Atoms generally seek a state of maximum stability, which corresponds to a low-energy configuration achieved by completely filling their outermost electron shell. This drive for completeness is the basis for the Octet Rule, a principle that governs the reactivity of most elements in the periodic table. The rule states that atoms of the main group elements tend to interact in a way that provides them with eight electrons in their valence shell.
Achieving this full octet results in an electron configuration that is identical to that of the noble gases, such as Neon or Argon, which are inherently stable and chemically unreactive. For an atom with an incomplete outer shell, there are generally two pathways to reach this stable configuration: either by transferring electrons entirely to form an ion, or by sharing them with a neighboring atom to form a molecule. This fundamental tendency toward an eight-electron outer shell explains the mechanics behind nearly all chemical bonding.
The Direct Answer: Why Fluorine Gains an Electron
Applying the Octet Rule directly reveals Fluorine’s distinct electron preference, confirming that it gains an electron. A neutral Fluorine atom contains nine protons in its nucleus and nine electrons orbiting in shells. Its electron configuration is structured with two electrons in the innermost shell and seven electrons populating the outermost valence shell.
Since Fluorine has seven valence electrons, it is only one electron shy of achieving the highly stable eight-electron octet configuration. From an energetic perspective, gaining a single electron to complete the shell is overwhelmingly more favorable and requires far less energy expenditure than the alternative. The alternative, which is to lose all seven of its valence electrons, is energetically prohibitive because of the strong attractive force of the nine protons in the nucleus.
The high energy required to remove an electron from Fluorine is reflected in its high ionization energy, which is the third-highest among all elements. This makes the removal of an electron extremely difficult, contrasting sharply with the relatively high energy released when it captures an electron, known as electron affinity. This strong preference for electron gain is what makes Fluorine such a powerful reactant.
When Fluorine successfully acquires this single electron, it transforms into a negatively charged ion known as the fluoride ion (\(F^-\)). This newly formed ion now possesses ten electrons and nine protons, resulting in a net charge of negative one. Crucially, the fluoride ion has the same stable electron arrangement as the noble gas Neon, confirming its newly acquired stability.

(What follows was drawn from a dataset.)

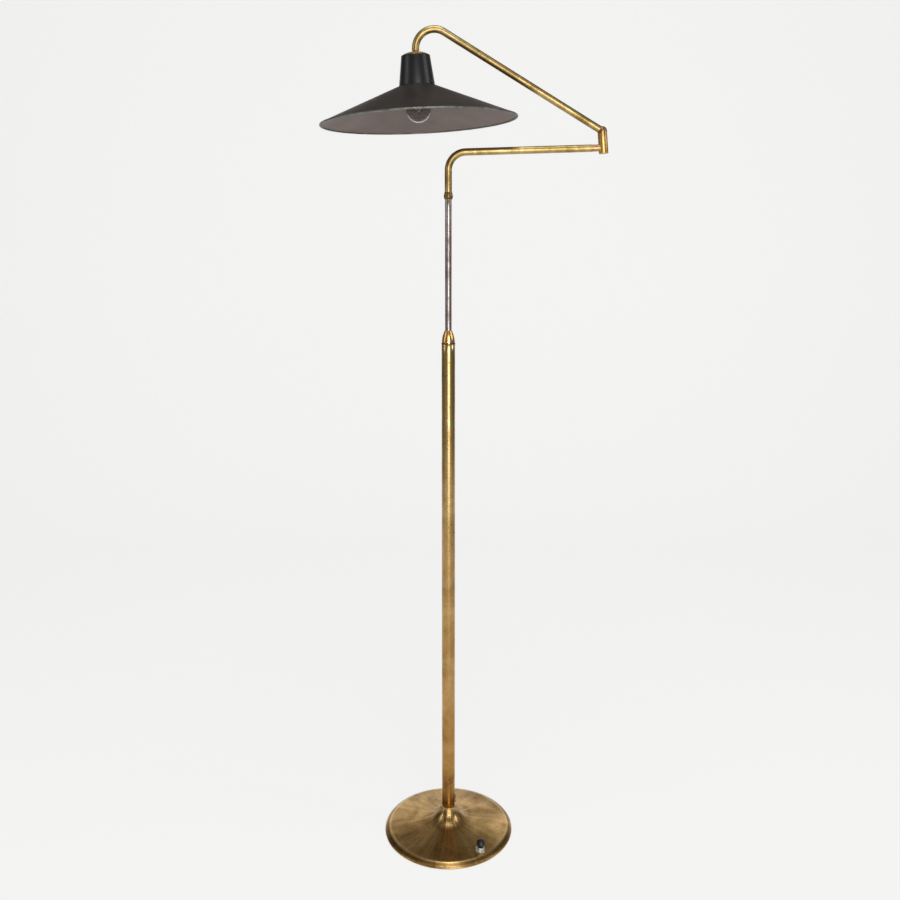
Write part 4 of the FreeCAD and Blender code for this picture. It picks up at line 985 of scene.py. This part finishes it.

This inherent tendency to attract electrons is quantified by a property called electronegativity, which measures an atom’s ability to pull shared electrons toward itself in a chemical bond. Fluorine possesses the highest electronegativity value of all elements on the periodic table, reinforcing that the atom is a powerful electron acceptor.
Fluorine’s Role in Chemical Bonds
Fluorine’s intense drive to gain a single electron dictates its behavior when forming compounds. When it reacts with metals—elements that readily lose electrons—Fluorine engages in ionic bonding, resulting in a complete transfer of the electron. In a reaction with an element like Sodium (Na), the metal atom gives up its valence electron entirely, and Fluorine accepts it, forming a crystal lattice of oppositely charged ions, such as Sodium Fluoride (NaF).
The fluoride ion (\(F^-\)), which results from this electron gain, has a single negative charge and is the only oxidation state Fluorine assumes in its compounds. This consistent chemical behavior is a direct consequence of the ease with which it achieves the stable octet configuration by accepting just one electron. The bonds formed in these ionic compounds are typically very strong due to the large electrostatic attraction between the metal cation and the small, stable fluoride anion.
Fluorine also forms bonds with non-metals, such as Hydrogen (H), which results in a covalent bond where electrons are shared. Even in these shared-electron bonds, Fluorine’s extremely high electronegativity ensures that the sharing is highly unequal. The electron density is pulled so strongly toward the Fluorine atom that the bond becomes highly polar, often described as having significant ionic character.
For instance, in the molecule Hydrogen Fluoride (HF), the shared electrons spend significantly more time near the Fluorine nucleus than the Hydrogen nucleus. This unequal distribution gives the Fluorine atom a partial negative charge and the Hydrogen atom a partial positive charge. Therefore, whether bonding with a metal or a non-metal, Fluorine’s chemical interactions are universally characterized by its powerful ability to attract and secure the electron it needs for maximum stability.